The study addresses the assessment gap in Maker education by operationalizing Maker literacy for Chinese primary schools into a validated, weighted framework spanning cognition (design thinking), skills/practice (technology application and materialized practice), and attitudes/values (maker spirit and responsibility). The prominence of Design thinking (highest domain weight) reflects its role as the foundation for organizing and implementing Maker activities and driving learning outcomes. Within this domain, Creative idea has the largest indicator weight, aligning with Maker education’s core of cultivating innovation. For Technology application and materialized practice, Knowledge integration receives the highest indicator weight, underscoring higher-order cognitive processes that synthesize interdisciplinary knowledge for problem-solving. Instrumental abilities (e.g., Information gathering) are comparatively less emphasized. In Maker spirit and responsibility, Maker spirit outweighs Maker responsibility, indicating the centrality of curiosity, perseverance, and enthusiasm in sustaining iterative, hands-on creation, while ethical and environmental responsibilities remain necessary but less distinctive to Maker education. Collectively, the findings clarify the hierarchical structure of Maker literacy, provide a culturally and contextually aligned assessment model for China, and offer a foundation for instructional design, curriculum development, and evaluation of Maker activities. The framework’s weighted indicators enable prioritization and tailoring of instruction to foster balanced development across thinking, doing, and being.

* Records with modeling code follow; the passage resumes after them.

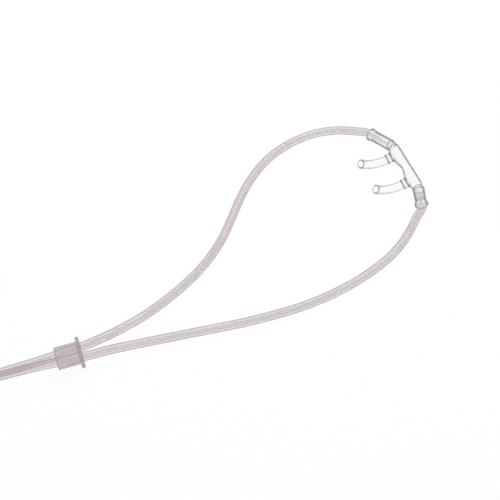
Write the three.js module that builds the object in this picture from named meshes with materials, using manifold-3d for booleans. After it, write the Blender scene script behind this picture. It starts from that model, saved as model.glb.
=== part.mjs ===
// Nasal oxygen cannula with a lariat loop, lying on a level floor.
// Millimetres, +Z up. The nasal piece's long side lies along X and its prongs point towards -Y.
// The origin is on the floor below the middle of the nasal piece.
import * as THREE from 'three';
import * as BufferGeometryUtils from 'three/addons/utils/BufferGeometryUtils.js';
import Module from 'manifold-3d';

const wasm = await Module();
wasm.setup();

// Driving dimensions of the tubes
const loopTubeDiameter = 4.0;
const supplyTubeDiameter = 5.0;
const straightLead = 1.5;     // straight stretch of a tube in front of its socket
const tubeGap = 0.2;          // clearance all round between a tube and the hole that it sits in
const restGap = 0.3;          // clearance between pieces that lie on or beside each other
const hollowExcess = 1;       // how far a hollow runs out past the open end that it makes
const hollowOverlap = 0.5;    // how far one hollow runs on into the next

// Driving dimensions of the nasal piece
const bodyX = 1.0;            // middle of the strap
const bodyY = 8.5;
const bodyZ = 4.2;
const strapLength = 28.5;
const strapWidth = 5.5;
const strapThickness = 4.6;
const strapSquareness = 2.8;  // 2 is an oval section, and more is squarer
const shoulderReach = 0.3;    // how far a shoulder stands forward of the strap
const shoulderWidth = 7.2;
const notchDepth = 0.9;       // how far the front edge dips between the shoulders
const notchWidth = 3.24;
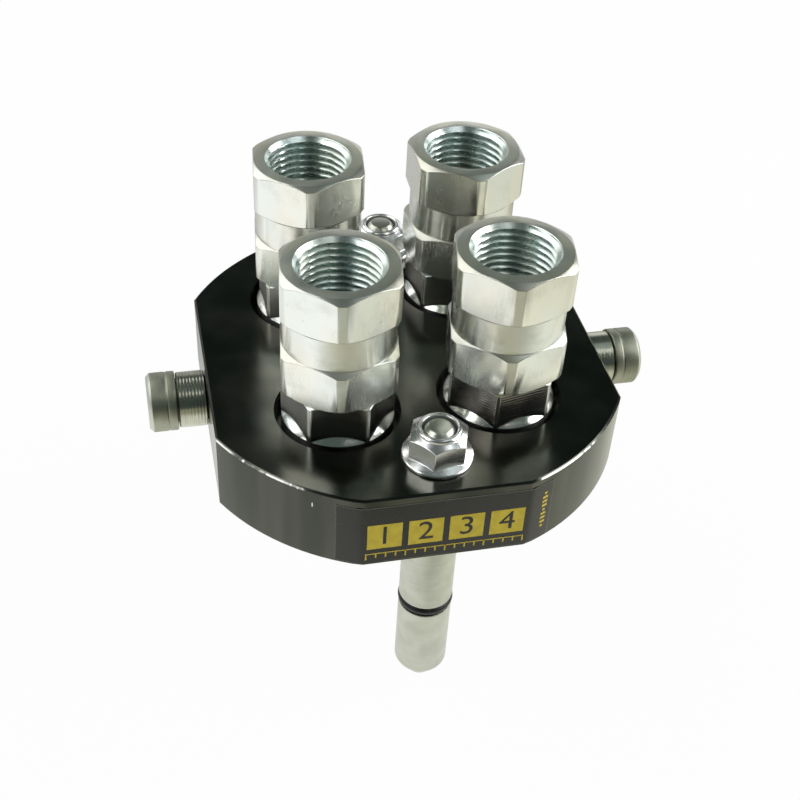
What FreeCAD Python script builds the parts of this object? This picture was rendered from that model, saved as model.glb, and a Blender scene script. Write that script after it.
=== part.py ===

This study proposes and validates a Maker Literacy Assessment Model tailored to Chinese primary school students, delineating three domains and twelve indicators with empirically derived weights. The model captures essential competencies and values for Maker activities, aligns with China’s educational policies and practices, and offers practical guidance for teachers to set goals, select content, and assess outcomes. It also supplies a scientific basis for developing measurement tools to monitor students’ Maker literacy and evaluate instructional effectiveness. Future work should focus on constructing and validating specific assessment instruments based on this framework, extending data collection across additional regions and contexts, and iteratively refining the model as Maker education evolves. By emphasizing experiential learning, ingenuity, collaboration, and responsibility, the model supports preparation of students for future challenges and contributes to cultivating a creative, innovative generation.

Several limitations apply: (1) Delphi consensus reflects expert agreement rather than definitive truth; further testing and validation are needed. (2) The framework is grounded in the current Chinese Maker education context, so international comparisons require caution. (3) The AHP weighting approach is subjective and may introduce bias. (4) The study’s geographic scope limits generalizability; future research should collect broader data, including from additional Chinese provinces and developing countries (e.g., India, Pakistan, Nepal, Bangladesh, Thailand, Vietnam).